- **ITEMS**:
● ● ● ● ●

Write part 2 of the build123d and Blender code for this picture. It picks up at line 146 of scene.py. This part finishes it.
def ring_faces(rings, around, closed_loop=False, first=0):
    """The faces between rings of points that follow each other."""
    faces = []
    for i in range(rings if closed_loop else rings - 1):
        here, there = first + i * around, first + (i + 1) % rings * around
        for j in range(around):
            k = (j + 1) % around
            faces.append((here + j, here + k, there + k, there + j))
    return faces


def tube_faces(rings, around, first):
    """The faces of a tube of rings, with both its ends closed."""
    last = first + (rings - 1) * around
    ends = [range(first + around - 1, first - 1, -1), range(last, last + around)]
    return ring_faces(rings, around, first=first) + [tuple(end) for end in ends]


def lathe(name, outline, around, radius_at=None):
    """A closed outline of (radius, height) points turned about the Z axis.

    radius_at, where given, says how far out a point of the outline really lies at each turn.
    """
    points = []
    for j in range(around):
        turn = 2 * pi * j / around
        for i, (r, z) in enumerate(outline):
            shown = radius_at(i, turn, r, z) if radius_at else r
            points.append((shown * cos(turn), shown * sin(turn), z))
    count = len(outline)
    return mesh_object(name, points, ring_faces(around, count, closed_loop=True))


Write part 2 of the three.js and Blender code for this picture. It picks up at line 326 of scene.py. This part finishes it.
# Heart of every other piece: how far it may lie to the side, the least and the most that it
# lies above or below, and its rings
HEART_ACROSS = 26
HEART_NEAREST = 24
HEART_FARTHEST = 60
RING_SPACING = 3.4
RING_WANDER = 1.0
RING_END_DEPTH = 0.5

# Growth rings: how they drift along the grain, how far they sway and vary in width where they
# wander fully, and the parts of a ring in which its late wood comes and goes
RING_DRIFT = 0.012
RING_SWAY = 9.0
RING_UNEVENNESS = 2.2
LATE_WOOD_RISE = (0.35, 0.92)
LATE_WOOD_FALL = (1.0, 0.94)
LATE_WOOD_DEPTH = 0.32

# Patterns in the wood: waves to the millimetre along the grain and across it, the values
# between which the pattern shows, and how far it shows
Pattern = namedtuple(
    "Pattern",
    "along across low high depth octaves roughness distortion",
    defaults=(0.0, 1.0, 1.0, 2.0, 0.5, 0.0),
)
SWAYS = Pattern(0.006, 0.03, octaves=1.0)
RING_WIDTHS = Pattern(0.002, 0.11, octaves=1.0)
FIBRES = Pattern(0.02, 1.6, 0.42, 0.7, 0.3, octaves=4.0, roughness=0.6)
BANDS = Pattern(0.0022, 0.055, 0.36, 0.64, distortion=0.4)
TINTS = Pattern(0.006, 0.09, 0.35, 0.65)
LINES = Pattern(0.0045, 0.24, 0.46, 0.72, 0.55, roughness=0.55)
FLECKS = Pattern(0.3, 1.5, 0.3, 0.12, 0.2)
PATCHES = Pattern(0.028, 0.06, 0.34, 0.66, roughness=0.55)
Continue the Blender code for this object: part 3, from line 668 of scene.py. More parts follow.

● ● ● ● ●

- **DIRECTIONS FOR THIS TASK**: Copy out the data shown above without altering anything.

- **THE COMPLETED TASK**:
Write part 2 of the build123d and Blender code for this picture. It picks up at line 146 of scene.py. This part finishes it.
def ring_faces(rings, around, closed_loop=False, first=0):
    """The faces between rings of points that follow each other."""
    faces = []
    for i in range(rings if closed_loop else rings - 1):
        here, there = first + i * around, first + (i + 1) % rings * around
        for j in range(around):
            k = (j + 1) % around
            faces.append((here + j, here + k, there + k, there + j))
    return faces


def tube_faces(rings, around, first):
    """The faces of a tube of rings, with both its ends closed."""
    last = first + (rings - 1) * around
    ends = [range(first + around - 1, first - 1, -1), range(last, last + around)]
    return ring_faces(rings, around, first=first) + [tuple(end) for end in ends]


def lathe(name, outline, around, radius_at=None):
    """A closed outline of (radius, height) points turned about the Z axis.

    radius_at, where given, says how far out a point of the outline really lies at each turn.
    """
    points = []
    for j in range(around):
        turn = 2 * pi * j / around
        for i, (r, z) in enumerate(outline):
            shown = radius_at(i, turn, r, z) if radius_at else r
            points.append((shown * cos(turn), shown * sin(turn), z))
    count = len(outline)
    return mesh_object(name, points, ring_faces(around, count, closed_loop=True))


Write part 2 of the three.js and Blender code for this picture. It picks up at line 326 of scene.py. This part finishes it.
# Heart of every other piece: how far it may lie to the side, the least and the most that it
# lies above or below, and its rings
HEART_ACROSS = 26
HEART_NEAREST = 24
HEART_FARTHEST = 60
RING_SPACING = 3.4
RING_WANDER = 1.0
RING_END_DEPTH = 0.5

# Growth rings: how they drift along the grain, how far they sway and vary in width where they
# wander fully, and the parts of a ring in which its late wood comes and goes
RING_DRIFT = 0.012
RING_SWAY = 9.0
RING_UNEVENNESS = 2.2
LATE_WOOD_RISE = (0.35, 0.92)
LATE_WOOD_FALL = (1.0, 0.94)
LATE_WOOD_DEPTH = 0.32

# Patterns in the wood: waves to the millimetre along the grain and across it, the values
# between which the pattern shows, and how far it shows
Pattern = namedtuple(
    "Pattern",
    "along across low high depth octaves roughness distortion",
    defaults=(0.0, 1.0, 1.0, 2.0, 0.5, 0.0),
)
SWAYS = Pattern(0.006, 0.03, octaves=1.0)
RING_WIDTHS = Pattern(0.002, 0.11, octaves=1.0)
FIBRES = Pattern(0.02, 1.6, 0.42, 0.7, 0.3, octaves=4.0, roughness=0.6)
BANDS = Pattern(0.0022, 0.055, 0.36, 0.64, distortion=0.4)
TINTS = Pattern(0.006, 0.09, 0.35, 0.65)
LINES = Pattern(0.0045, 0.24, 0.46, 0.72, 0.55, roughness=0.55)
FLECKS = Pattern(0.3, 1.5, 0.3, 0.12, 0.2)
PATCHES = Pattern(0.028, 0.06, 0.34, 0.66, roughness=0.55)
Continue the Blender code for this object: part 3, from line 668 of scene.py. More parts follow.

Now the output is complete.